Task
Print exactly the part opening with the line containing "arm_parts.append(side_rod(s, arm_out, arm_out" and closing with the line containing "obj.data.transform(obj.matrix_world)", with both of those lines included.

Raw data
>> Begin
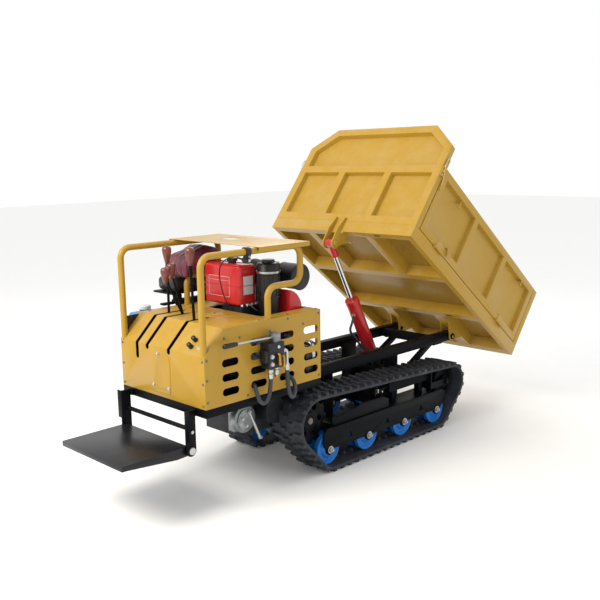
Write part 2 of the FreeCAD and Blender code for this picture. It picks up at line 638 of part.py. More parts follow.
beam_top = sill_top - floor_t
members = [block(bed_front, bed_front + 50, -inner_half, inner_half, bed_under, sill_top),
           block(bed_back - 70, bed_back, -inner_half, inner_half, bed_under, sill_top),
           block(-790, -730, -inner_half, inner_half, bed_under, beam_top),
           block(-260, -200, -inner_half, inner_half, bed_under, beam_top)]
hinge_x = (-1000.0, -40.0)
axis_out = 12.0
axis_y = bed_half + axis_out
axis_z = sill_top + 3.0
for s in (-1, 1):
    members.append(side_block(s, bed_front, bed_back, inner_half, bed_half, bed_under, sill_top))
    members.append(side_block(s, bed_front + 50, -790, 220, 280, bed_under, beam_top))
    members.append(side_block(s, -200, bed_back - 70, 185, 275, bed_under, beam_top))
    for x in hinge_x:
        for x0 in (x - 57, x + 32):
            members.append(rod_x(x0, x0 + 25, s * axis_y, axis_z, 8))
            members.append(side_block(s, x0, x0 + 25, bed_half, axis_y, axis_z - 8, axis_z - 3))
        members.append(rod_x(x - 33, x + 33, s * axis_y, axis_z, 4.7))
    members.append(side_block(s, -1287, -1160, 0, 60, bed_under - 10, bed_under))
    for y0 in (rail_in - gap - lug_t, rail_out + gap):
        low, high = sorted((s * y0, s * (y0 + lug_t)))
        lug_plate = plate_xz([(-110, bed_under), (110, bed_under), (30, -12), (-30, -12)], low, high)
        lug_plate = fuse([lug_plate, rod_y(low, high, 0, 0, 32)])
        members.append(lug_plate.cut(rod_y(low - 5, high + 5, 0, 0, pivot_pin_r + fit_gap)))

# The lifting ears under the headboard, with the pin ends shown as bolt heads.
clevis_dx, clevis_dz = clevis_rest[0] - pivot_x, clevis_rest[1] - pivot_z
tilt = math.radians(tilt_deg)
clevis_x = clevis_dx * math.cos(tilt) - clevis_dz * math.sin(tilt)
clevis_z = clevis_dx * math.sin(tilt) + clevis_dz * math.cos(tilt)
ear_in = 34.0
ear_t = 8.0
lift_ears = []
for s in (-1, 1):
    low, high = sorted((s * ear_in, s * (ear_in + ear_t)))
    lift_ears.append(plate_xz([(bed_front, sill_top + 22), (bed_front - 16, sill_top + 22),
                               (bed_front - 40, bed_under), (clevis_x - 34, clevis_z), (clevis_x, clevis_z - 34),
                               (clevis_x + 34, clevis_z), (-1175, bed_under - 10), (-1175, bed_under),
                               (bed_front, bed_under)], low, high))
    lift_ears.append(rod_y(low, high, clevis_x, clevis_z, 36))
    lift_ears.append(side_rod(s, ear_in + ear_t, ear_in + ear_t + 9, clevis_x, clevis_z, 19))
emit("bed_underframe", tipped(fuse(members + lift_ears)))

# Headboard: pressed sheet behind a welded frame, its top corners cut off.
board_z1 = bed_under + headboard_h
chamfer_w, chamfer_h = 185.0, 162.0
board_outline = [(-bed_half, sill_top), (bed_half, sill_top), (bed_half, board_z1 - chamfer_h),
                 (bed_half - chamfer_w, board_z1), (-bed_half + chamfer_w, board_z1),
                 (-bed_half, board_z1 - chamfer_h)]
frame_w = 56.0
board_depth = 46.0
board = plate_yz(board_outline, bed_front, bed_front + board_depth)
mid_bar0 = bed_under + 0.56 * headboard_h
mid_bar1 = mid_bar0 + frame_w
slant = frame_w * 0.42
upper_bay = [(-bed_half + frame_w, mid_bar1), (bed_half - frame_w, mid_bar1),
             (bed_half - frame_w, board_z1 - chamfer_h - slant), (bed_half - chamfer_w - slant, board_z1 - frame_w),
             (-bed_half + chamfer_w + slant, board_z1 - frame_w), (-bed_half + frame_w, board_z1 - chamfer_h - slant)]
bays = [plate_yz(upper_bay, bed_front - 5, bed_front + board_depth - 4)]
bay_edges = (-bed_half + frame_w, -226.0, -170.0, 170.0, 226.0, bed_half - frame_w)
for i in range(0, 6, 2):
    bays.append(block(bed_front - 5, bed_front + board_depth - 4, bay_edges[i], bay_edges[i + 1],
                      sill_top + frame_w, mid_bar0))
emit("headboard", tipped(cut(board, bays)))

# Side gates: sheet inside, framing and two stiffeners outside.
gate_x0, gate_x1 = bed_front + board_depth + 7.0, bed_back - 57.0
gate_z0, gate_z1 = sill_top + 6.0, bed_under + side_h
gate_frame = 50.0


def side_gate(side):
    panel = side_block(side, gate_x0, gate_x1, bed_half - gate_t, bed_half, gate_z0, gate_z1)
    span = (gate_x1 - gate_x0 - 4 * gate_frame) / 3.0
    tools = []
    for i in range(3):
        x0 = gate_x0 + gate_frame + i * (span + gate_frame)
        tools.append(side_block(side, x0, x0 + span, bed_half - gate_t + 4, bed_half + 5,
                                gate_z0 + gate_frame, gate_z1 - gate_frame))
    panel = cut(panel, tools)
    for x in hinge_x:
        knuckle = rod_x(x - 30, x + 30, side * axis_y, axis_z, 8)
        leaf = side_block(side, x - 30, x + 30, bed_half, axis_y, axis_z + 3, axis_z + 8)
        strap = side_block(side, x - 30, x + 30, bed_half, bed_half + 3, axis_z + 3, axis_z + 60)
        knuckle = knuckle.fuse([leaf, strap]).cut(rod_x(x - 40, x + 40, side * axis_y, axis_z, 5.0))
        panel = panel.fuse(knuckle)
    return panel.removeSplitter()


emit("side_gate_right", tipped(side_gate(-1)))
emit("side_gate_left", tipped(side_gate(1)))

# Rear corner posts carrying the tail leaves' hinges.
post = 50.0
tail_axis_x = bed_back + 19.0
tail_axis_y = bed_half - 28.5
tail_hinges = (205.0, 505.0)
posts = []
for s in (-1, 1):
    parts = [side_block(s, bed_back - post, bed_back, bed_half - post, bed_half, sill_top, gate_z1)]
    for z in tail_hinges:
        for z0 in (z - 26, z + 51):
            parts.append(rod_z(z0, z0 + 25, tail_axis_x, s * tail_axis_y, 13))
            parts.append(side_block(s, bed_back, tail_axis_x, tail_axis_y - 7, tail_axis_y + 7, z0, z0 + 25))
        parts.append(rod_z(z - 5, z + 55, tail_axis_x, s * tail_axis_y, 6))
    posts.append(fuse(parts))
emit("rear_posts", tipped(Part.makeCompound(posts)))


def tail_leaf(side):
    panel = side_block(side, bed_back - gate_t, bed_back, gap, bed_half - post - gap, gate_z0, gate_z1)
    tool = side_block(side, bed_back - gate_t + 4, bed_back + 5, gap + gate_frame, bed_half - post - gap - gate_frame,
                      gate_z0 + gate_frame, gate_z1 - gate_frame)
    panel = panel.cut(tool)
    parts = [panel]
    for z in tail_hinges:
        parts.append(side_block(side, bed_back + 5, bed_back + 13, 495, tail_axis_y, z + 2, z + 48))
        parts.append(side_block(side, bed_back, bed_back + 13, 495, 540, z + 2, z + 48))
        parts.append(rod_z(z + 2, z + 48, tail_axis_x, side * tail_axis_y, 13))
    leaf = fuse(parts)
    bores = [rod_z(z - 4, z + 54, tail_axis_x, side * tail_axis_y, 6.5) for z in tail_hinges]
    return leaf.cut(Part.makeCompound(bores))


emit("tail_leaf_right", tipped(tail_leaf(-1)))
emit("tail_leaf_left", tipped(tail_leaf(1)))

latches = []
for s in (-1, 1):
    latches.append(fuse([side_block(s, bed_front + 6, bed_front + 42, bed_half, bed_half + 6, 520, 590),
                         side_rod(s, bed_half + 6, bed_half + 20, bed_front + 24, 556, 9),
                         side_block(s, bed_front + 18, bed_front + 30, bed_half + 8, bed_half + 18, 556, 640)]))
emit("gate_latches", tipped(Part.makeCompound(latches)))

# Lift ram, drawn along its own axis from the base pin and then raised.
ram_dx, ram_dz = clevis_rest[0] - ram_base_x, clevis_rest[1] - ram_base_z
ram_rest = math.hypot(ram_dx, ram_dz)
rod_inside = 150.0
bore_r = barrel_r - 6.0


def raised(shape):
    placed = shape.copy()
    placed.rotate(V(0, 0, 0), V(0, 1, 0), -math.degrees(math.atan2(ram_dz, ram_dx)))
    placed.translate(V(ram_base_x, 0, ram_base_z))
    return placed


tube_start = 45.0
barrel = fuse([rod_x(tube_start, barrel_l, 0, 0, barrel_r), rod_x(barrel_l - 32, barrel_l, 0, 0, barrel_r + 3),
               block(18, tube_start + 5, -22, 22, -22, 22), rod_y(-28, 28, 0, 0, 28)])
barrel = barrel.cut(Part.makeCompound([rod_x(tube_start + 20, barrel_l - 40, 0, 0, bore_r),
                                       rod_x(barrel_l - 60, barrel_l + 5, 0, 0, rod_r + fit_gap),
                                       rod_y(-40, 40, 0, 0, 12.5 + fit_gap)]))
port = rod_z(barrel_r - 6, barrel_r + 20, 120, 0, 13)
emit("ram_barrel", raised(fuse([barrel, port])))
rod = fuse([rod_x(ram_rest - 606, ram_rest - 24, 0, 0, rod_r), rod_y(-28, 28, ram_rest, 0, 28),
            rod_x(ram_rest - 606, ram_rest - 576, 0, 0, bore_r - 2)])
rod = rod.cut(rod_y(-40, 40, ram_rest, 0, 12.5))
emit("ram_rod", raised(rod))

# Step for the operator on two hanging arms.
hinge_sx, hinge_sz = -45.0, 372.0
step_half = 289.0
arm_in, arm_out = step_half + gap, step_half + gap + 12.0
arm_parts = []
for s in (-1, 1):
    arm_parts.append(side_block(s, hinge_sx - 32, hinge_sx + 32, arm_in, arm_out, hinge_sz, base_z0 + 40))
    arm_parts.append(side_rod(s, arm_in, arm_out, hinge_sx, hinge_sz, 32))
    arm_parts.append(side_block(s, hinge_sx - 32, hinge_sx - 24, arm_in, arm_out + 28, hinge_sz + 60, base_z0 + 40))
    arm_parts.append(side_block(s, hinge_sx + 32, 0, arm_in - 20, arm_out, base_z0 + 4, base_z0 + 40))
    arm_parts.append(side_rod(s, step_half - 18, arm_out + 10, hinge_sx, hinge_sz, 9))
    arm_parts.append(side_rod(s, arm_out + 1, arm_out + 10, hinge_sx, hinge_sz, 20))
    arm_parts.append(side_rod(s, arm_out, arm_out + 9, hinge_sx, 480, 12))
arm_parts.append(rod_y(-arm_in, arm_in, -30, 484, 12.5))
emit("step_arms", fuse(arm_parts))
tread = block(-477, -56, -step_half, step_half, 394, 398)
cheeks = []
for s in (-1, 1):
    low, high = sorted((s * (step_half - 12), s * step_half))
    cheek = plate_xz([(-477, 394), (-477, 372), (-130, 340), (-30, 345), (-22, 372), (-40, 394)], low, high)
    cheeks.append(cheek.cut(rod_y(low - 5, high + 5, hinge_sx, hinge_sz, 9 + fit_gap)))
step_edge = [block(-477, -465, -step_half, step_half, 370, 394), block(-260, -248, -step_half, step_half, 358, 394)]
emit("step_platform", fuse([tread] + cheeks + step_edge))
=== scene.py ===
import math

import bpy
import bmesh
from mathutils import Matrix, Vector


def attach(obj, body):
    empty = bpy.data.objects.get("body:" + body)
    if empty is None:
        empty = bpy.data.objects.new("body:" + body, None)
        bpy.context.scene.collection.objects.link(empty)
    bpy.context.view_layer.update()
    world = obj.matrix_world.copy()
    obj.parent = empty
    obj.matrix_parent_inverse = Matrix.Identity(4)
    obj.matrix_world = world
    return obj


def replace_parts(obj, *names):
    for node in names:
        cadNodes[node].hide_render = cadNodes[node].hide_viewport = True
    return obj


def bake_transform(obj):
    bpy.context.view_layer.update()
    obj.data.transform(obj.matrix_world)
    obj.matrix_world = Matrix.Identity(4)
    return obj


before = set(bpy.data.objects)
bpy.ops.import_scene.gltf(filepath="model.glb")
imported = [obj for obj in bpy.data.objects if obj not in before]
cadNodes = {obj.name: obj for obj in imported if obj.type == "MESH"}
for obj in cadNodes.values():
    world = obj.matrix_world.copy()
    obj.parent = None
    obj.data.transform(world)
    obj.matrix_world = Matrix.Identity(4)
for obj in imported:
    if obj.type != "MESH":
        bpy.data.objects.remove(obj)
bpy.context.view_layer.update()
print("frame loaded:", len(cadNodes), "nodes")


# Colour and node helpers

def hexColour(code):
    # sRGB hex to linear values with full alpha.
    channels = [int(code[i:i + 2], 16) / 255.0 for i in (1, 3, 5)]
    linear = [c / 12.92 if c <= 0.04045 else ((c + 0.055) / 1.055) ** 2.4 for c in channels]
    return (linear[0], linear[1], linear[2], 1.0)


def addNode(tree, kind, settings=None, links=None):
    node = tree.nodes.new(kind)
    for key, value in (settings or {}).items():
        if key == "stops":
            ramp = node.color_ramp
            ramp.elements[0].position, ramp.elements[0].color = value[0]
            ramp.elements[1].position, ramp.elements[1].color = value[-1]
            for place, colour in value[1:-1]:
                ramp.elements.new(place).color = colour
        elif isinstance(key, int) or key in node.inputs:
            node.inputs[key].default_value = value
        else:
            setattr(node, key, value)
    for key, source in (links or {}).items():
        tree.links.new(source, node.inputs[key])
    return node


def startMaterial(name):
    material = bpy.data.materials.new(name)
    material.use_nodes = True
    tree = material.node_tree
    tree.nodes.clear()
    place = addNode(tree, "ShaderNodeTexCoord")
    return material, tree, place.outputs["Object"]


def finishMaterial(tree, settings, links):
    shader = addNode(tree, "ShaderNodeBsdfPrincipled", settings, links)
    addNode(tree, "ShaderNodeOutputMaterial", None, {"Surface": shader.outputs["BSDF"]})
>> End
>> Begin
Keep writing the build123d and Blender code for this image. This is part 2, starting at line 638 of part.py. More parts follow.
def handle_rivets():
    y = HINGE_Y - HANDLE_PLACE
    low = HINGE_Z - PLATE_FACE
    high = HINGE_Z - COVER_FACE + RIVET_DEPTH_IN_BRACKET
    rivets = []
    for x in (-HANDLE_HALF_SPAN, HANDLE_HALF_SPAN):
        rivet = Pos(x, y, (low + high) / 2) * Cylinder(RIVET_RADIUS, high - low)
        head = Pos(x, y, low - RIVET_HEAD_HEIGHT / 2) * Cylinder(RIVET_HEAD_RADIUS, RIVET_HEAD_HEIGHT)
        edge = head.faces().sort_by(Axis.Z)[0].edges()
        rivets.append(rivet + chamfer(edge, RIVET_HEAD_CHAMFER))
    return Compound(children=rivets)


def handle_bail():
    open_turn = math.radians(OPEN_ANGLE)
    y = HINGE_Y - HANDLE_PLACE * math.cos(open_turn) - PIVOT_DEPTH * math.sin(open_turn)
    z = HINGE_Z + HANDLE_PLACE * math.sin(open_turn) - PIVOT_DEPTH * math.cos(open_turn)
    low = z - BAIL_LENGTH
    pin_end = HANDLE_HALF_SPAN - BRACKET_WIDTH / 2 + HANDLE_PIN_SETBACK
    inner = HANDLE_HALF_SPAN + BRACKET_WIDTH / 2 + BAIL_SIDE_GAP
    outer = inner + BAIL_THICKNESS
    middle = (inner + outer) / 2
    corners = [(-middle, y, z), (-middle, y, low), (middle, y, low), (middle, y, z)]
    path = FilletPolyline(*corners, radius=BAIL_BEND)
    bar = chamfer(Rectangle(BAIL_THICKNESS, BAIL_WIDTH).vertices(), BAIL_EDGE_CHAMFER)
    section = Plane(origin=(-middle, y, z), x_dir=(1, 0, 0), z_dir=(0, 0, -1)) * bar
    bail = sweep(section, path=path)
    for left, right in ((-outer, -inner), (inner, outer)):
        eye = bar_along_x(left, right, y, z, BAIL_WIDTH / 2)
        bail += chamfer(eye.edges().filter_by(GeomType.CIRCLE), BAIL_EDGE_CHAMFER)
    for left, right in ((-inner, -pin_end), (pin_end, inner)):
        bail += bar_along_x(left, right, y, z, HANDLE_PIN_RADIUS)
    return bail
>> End
Solution
    arm_parts.append(side_rod(s, arm_out, arm_out + 9, hinge_sx, 480, 12))
arm_parts.append(rod_y(-arm_in, arm_in, -30, 484, 12.5))
emit("step_arms", fuse(arm_parts))
tread = block(-477, -56, -step_half, step_half, 394, 398)
cheeks = []
for s in (-1, 1):
    low, high = sorted((s * (step_half - 12), s * step_half))
    cheek = plate_xz([(-477, 394), (-477, 372), (-130, 340), (-30, 345), (-22, 372), (-40, 394)], low, high)
    cheeks.append(cheek.cut(rod_y(low - 5, high + 5, hinge_sx, hinge_sz, 9 + fit_gap)))
step_edge = [block(-477, -465, -step_half, step_half, 370, 394), block(-260, -248, -step_half, step_half, 358, 394)]
emit("step_platform", fuse([tread] + cheeks + step_edge))
=== scene.py ===
import math

import bpy
import bmesh
from mathutils import Matrix, Vector


def attach(obj, body):
    empty = bpy.data.objects.get("body:" + body)
    if empty is None:
        empty = bpy.data.objects.new("body:" + body, None)
        bpy.context.scene.collection.objects.link(empty)
    bpy.context.view_layer.update()
    world = obj.matrix_world.copy()
    obj.parent = empty
    obj.matrix_parent_inverse = Matrix.Identity(4)
    obj.matrix_world = world
    return obj


def replace_parts(obj, *names):
    for node in names:
        cadNodes[node].hide_render = cadNodes[node].hide_viewport = True
    return obj


def bake_transform(obj):
    bpy.context.view_layer.update()
    obj.data.transform(obj.matrix_world)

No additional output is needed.